コンテナを積み重ね、再生可能な資材で組み立てられたこの建造物は、世界的な評価を得ている日本人建築家、坂茂氏の建築である。また、撮影には日本人写真家の中村宏治氏が参加し、印画紙には徳島県の阿波手漉和紙が使用されている。
会場内に足を一歩踏み入れると、外の喧噪から一気に隔離され、ほの暗い空間の中に立ち並ぶ紙管の支柱が、まるでお寺の参道を思わせる。その中に浮かび上がるのは、カナダ人アーティスト、グレゴリー・コルベールによる動物と人間が共存する美しい瞬間を収めた写真と映像の世界。すでに駅などでポスターを目にした方も多いことだろう。
その作品の中では、人間も動物も、同じ地球に生きる生物として大きくくくられ、当たり前のように一緒にいる。むしろ、動物と人間の区別という概念が、人間が持つ一種のおごりである気がしてくる。唯一、被写体の人間が時に手にしている書物のみが人間の文明を感じさせる。人間と動物があまりにも自然に寄り添い、明らかに心が通じ合っている姿に、本当にこんな光景があり得るのかと一瞬思ってしまう。しかしそこにはいかなる画像のデジタル加工や処理も行われていないという。美しいセピア色の世界にしばし心を奪われていると、だんだんその光景が自然に見えてくる。それは、現代を生きる我々の心の奥底にも眠っている、かつて大自然の中で動物とも密接に共存していた我々の先祖の代の記憶が、グレゴリー・コルベールの作品によって揺さぶられるからなのかもしれない。

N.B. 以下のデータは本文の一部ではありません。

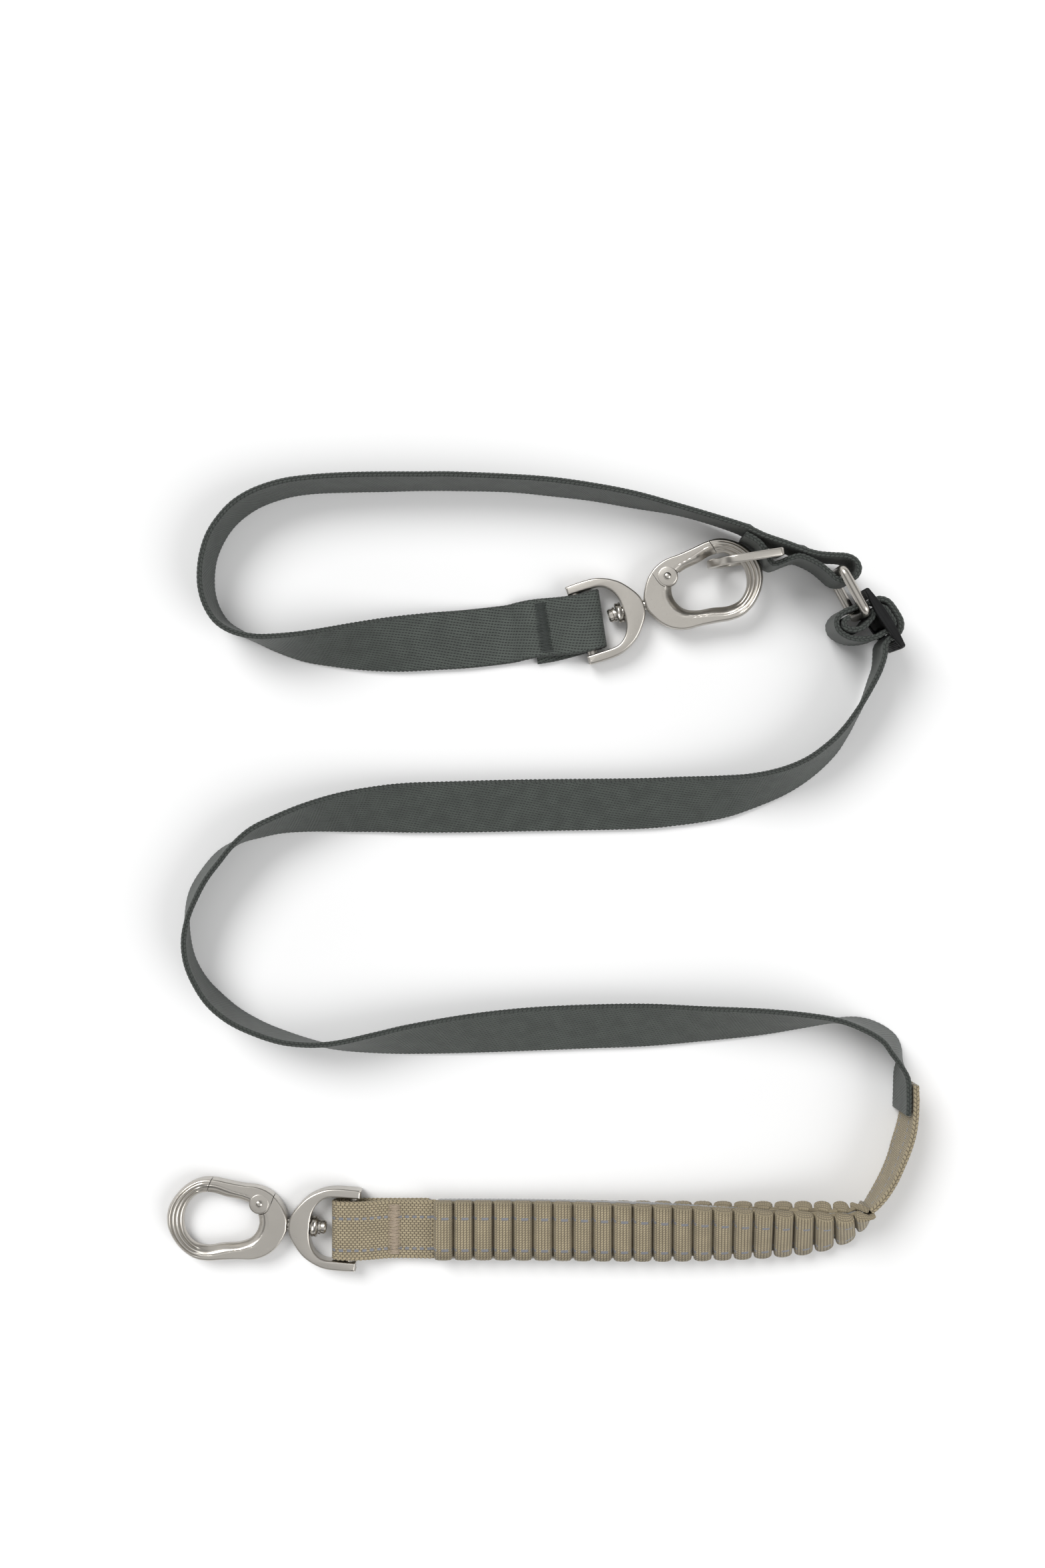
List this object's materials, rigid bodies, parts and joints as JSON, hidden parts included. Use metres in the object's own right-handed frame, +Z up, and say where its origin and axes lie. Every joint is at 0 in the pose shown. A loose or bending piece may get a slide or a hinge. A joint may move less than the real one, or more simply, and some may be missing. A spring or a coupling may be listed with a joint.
{
  "type": "hands-free dog lead with bungee section",
  "caption": "Webbing lead with a handle loop, a stretch bungee section, swivel snap hooks, a D ring, a rectangular ring and a length slider, laid out in curves.",
  "frame": {"origin": "on the surface the lead lies on, below the middle of its metal and plastic hardware's box", "axes": "+Z up from the surface; +X towards the adjuster's side; +Y towards the handle loop's side"},
  "size_m": [0.3222, 0.3423, 0.0353],
  "materials": {
    "green_webbing": "woven polyester webbing, matt",
    "tan_webbing": "woven polyester webbing with reflective threads, matt",
    "elastic": "woven elastic, matt",
    "stitching": "sewing thread, matt",
    "slider_plastic": "moulded, matt black",
    "steel_fittings": "satin nickel plate",
    "nickel_hardware": "satin nickel plate"
  },
  "bodies": {
    "lead": {"handle_webbing": "green_webbing", "main_webbing": "green_webbing", "bungee_tail_webbing": "tan_webbing", "bungee_sleeve": "tan_webbing", "elastic_core": "elastic", "handle_stitch": "stitching", "ring_stitch": "stitching", "link_stitch": "stitching", "bungee_joint_stitch": "stitching", "slider": "slider_plastic"},
    "link": {"link_ring": "nickel_hardware"},
    "d_ring": {"d_ring": "nickel_hardware"},
    "bail_a": {"bail_a": "nickel_hardware", "swivel_washer_a": "steel_fittings"},
    "hook_a": {"hook_body_a": "nickel_hardware", "swivel_rivet_a": "steel_fittings", "gate_pin_a": "steel_fittings", "gate_spring_a": "steel_fittings"},
    "gate_a": {"gate_a": "nickel_hardware"},
    "bungee_end": {"bungee_end_webbing": "tan_webbing", "bungee_end_stitch": "stitching"},
    "bail_b": {"bail_b": "nickel_hardware", "swivel_washer_b": "steel_fittings"},
    "hook_b": {"hook_body_b": "nickel_hardware", "swivel_rivet_b": "steel_fittings", "gate_pin_b": "steel_fittings", "gate_spring_b": "steel_fittings"},
    "gate_b": {"gate_b": "nickel_hardware"}
  },
  "joints": [
    {"name": "link_swing", "type": "hinge", "parent": "lead", "child": "link", "pos_m": [0.1292, 0.1404, 0.017], "axis": [0, 0, 1], "range_deg": [-2, 0.5]},
    {"name": "d_ring_swing", "type": "hinge", "parent": "lead", "child": "d_ring", "pos_m": [0.1023, 0.1483, 0.0177], "axis": [0, 0, 1], "range_deg": [0, 32]},
    {"name": "bail_a_lift", "type": "hinge", "parent": "lead", "child": "bail_a", "pos_m": [0.0214, 0.1195, 0.0046], "axis": [0.3007, -0.9537, 0], "range_deg": [0, 5]},
    {"name": "hook_a_swivel", "type": "hinge", "parent": "bail_a", "child": "hook_a", "pos_m": [0.048, 0.12789, 0.00704], "axis": [0.9501, 0.2996, 0.0872], "range_deg": [-5, 5]},
    {"name": "gate_a_hinge", "type": "hinge", "parent": "hook_a", "child": "gate_a", "pos_m": [0.05751, 0.1398, 0.00815], "axis": [0.0831, 0.0262, -0.9962], "range_deg": [0, 28], "stiffness_Nm_per_rad": 0.06, "springref_deg": -20.05},
    {"name": "bungee_stretch", "type": "slide", "parent": "lead", "child": "bungee_end", "axis": [-1, 0, 0], "range_m": [0, 0.15], "stiffness_N_per_m": 80, "deforming": ["bungee_sleeve", "elastic_core"]},
    {"name": "bail_b_lift", "type": "hinge", "parent": "bungee_end", "child": "bail_b", "pos_m": [-0.0786, -0.142, 0.0046], "axis": [0.075, 0.9972, 0], "range_deg": [0, 75]},
    {"name": "hook_b_swivel", "type": "hinge", "parent": "bail_b", "child": "hook_b", "pos_m": [-0.10652, -0.1399, 0.0046], "axis": [-0.9972, 0.075, 0], "continuous": true},
    {"name": "gate_b_hinge", "type": "hinge", "parent": "hook_b", "child": "gate_b", "pos_m": [-0.11855, -0.13047, 0.0046], "axis": [0, 0, 1], "range_deg": [0, 28], "stiffness_Nm_per_rad": 0.06, "springref_deg": -20.05}
  ],
  "couplings": [
    {"joint": "d_ring_swing", "follows": "gate_a_hinge", "ratio": 1.14}
  ]
}
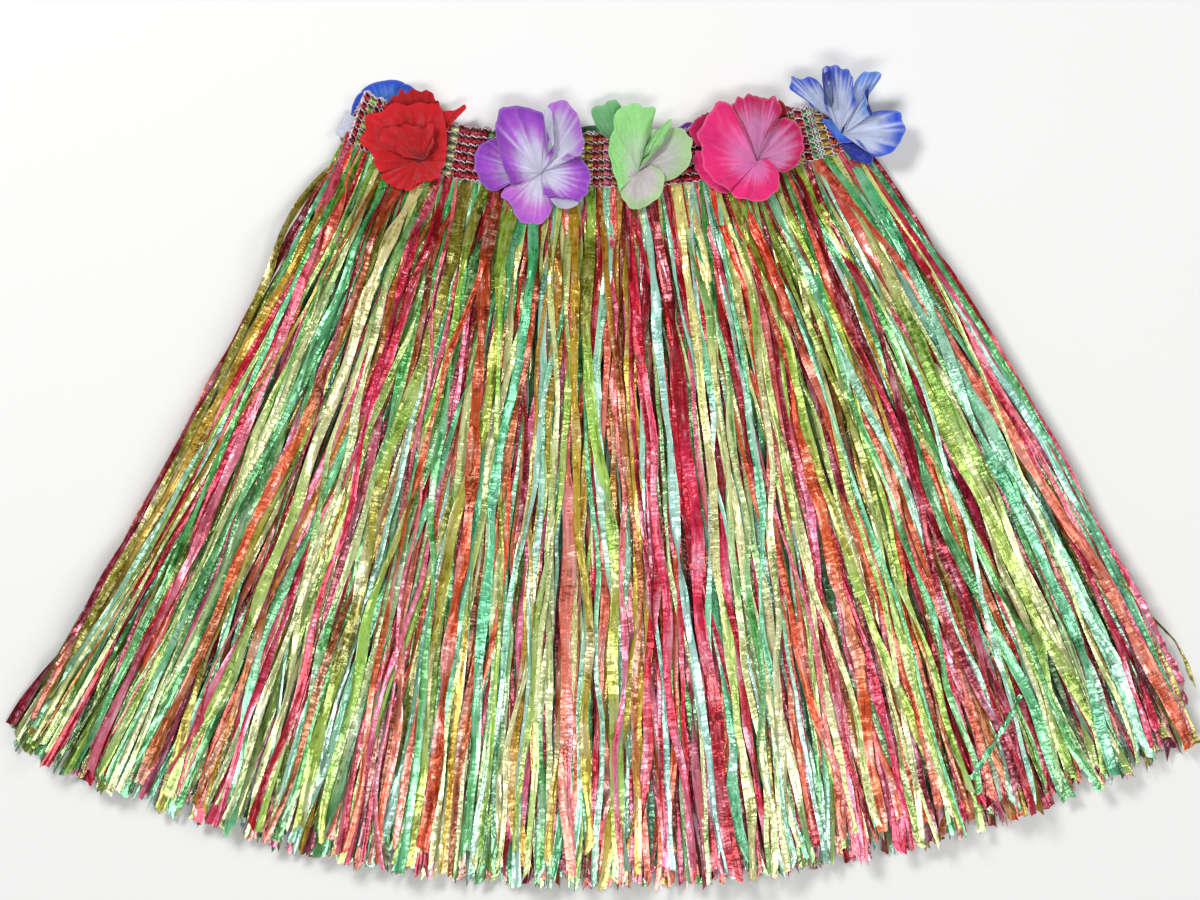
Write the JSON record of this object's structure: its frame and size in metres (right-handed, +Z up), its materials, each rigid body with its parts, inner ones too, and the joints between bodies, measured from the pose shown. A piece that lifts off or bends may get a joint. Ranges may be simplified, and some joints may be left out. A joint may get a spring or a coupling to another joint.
{
  "type": "grass skirt",
  "caption": "Multicoloured costume grass skirt laid flat: a knitted waistband, a front and a back curtain of film raffia strands, cloth flowers on both faces and a closure tab.",
  "frame": {"origin": "middle of the footprint, on the surface that the skirt lies on", "axes": "+X across the skirt from the open side to the folded side, +Y from the hem to the waist, +Z up out of the front of the skirt"},
  "size_m": [0.6253, 0.4436, 0.0287],
  "materials": {
    "waistband": "knitted film raffia with white thread",
    "closure_tab": "hook and loop tape",
    "front_fringe_outer": "crinkled gloss",
    "front_fringe_inner": "crinkled gloss",
    "back_fringe_inner": "crinkled gloss",
    "back_fringe_outer": "crinkled gloss",
    "flower_red": "matte polyester",
    "flower_purple": "matte polyester",
    "flower_green": "matte polyester",
    "flower_pink": "matte polyester",
    "flower_blue": "matte polyester",
    "back_flower_blue": "matte polyester",
    "back_flower_pink": "matte polyester",
    "back_flower_green": "matte polyester",
    "back_flower_purple": "matte polyester",
    "back_flower_red": "matte polyester"
  },
  "bodies": {
    "root": {"waistband": "waistband", "closure_tab": "closure_tab", "front_fringe_outer": "front_fringe_outer", "front_fringe_inner": "front_fringe_inner", "back_fringe_inner": "back_fringe_inner", "back_fringe_outer": "back_fringe_outer", "flower_red": "flower_red", "flower_purple": "flower_purple", "flower_green": "flower_green", "flower_pink": "flower_pink", "flower_blue": "flower_blue", "back_flower_blue": "back_flower_blue", "back_flower_pink": "back_flower_pink", "back_flower_green": "back_flower_green", "back_flower_purple": "back_flower_purple", "back_flower_red": "back_flower_red"}
  },
  "joints": []
}
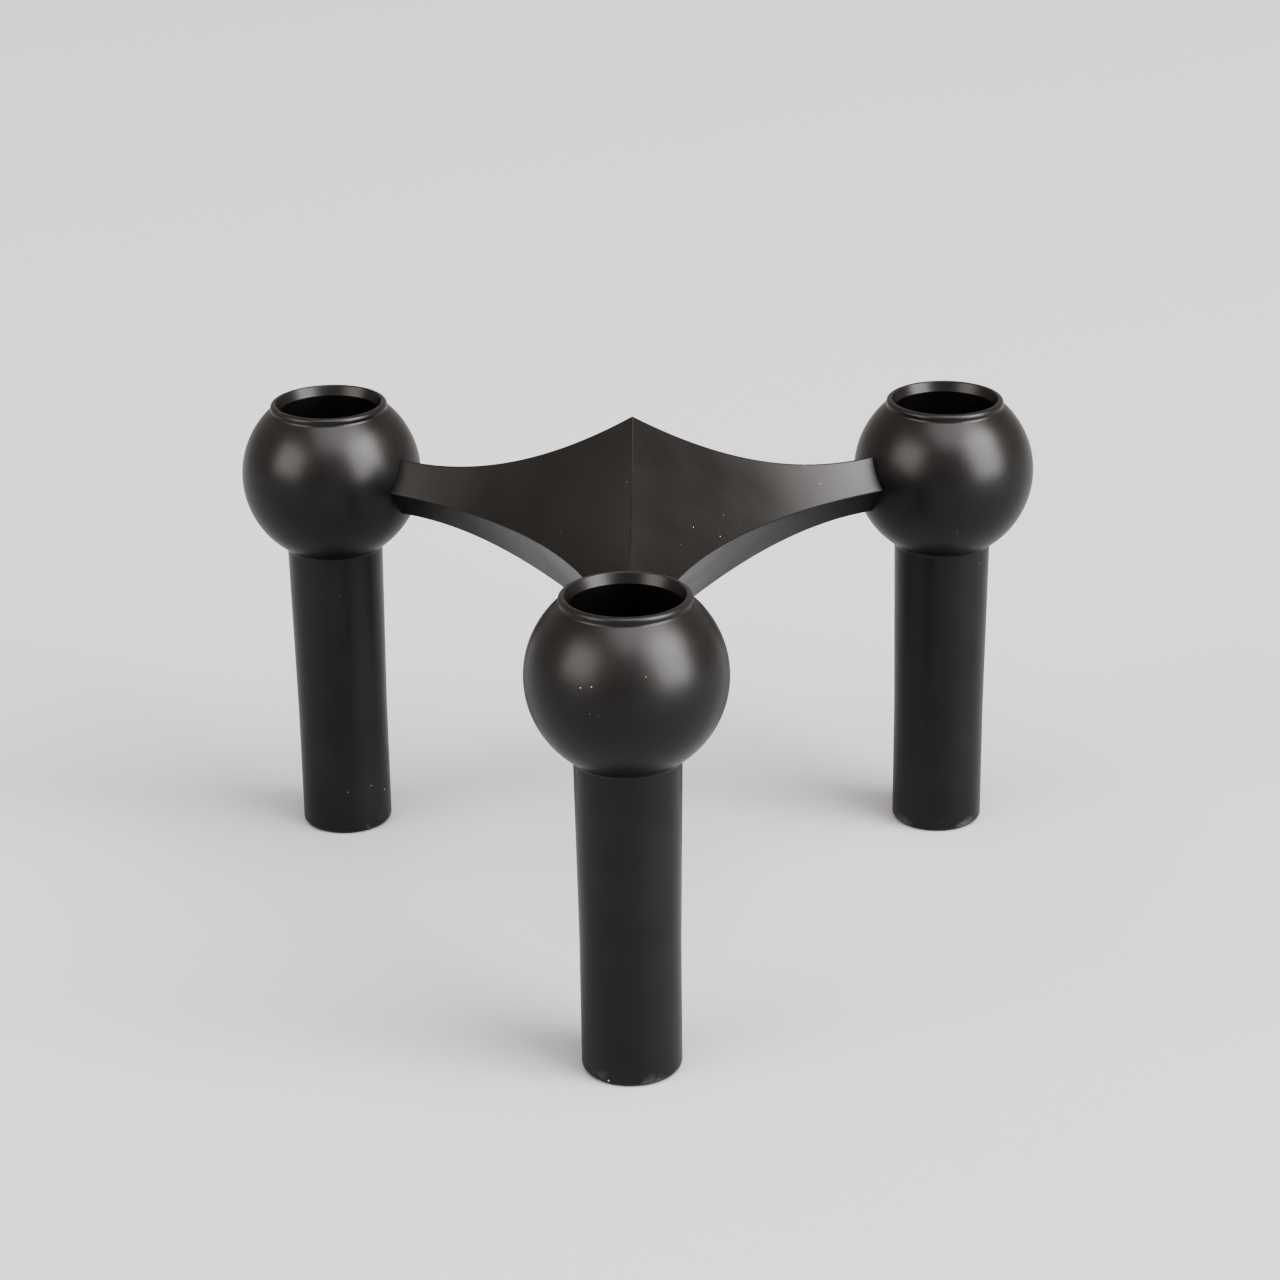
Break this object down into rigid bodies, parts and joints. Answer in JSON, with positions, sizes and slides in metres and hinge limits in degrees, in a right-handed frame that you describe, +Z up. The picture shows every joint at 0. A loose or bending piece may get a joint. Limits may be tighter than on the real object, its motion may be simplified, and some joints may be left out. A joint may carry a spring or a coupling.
{
  "type": "tabletop candelabra",
  "caption": "Low stackable candle holder: a ridged star joins balls with candle sockets on straight legs, and the legs fit the sockets of another.",
  "frame": {"origin": "where the star's vertical centre axis meets the table", "axes": "+Z up along the star's axis; the front leg stands on -Y, the other two at 30 and 150 degrees from +X"},
  "size_m": [0.1022, 0.0916, 0.064],
  "materials": {
    "black_paint": "satin",
    "screw_steel": "satin"
  },
  "bodies": {
    "root": {"star_hub": "black_paint", "ball_cup_front": "black_paint", "leg_front": "black_paint", "arm_screw_front": "screw_steel", "leg_screw_front": "screw_steel", "ball_cup_right": "black_paint", "leg_right": "black_paint", "arm_screw_right": "screw_steel", "leg_screw_right": "screw_steel", "ball_cup_left": "black_paint", "leg_left": "black_paint", "arm_screw_left": "screw_steel", "leg_screw_left": "screw_steel"}
  },
  "joints": []
}
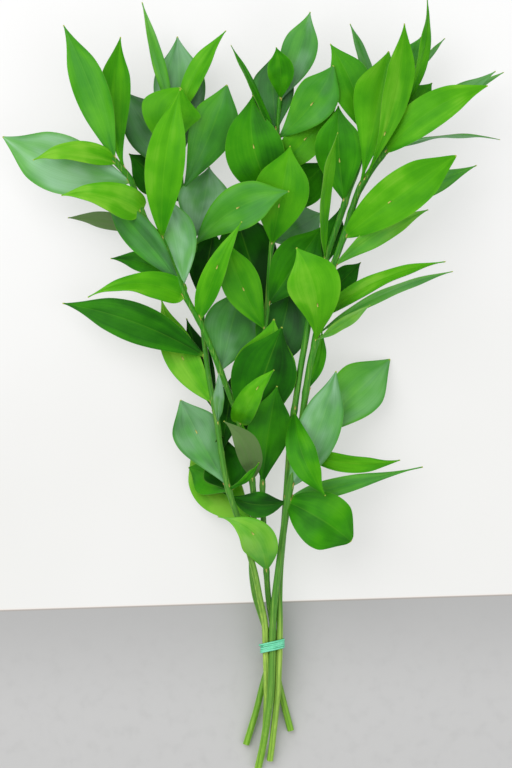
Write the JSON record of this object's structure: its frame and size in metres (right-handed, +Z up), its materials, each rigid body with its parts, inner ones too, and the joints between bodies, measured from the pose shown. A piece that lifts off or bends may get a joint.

タイトルの”Ashes and Snow”は、積もっては消えゆく「灰と雪」によって、「美と再生」を象徴している。また、上映されている映像作品のストーリーにも関係している。
人間の文明の進化の一つの証である交易を象徴するともいえるコンテナで組み上げられた荘厳な空間で、自然の大きさに想いを馳せる。そして、会期が終わるとこの期間限定の美術館は、跡を濁すことなく消え去っていく。訪れた人々の中に太古の記憶を呼び起こして。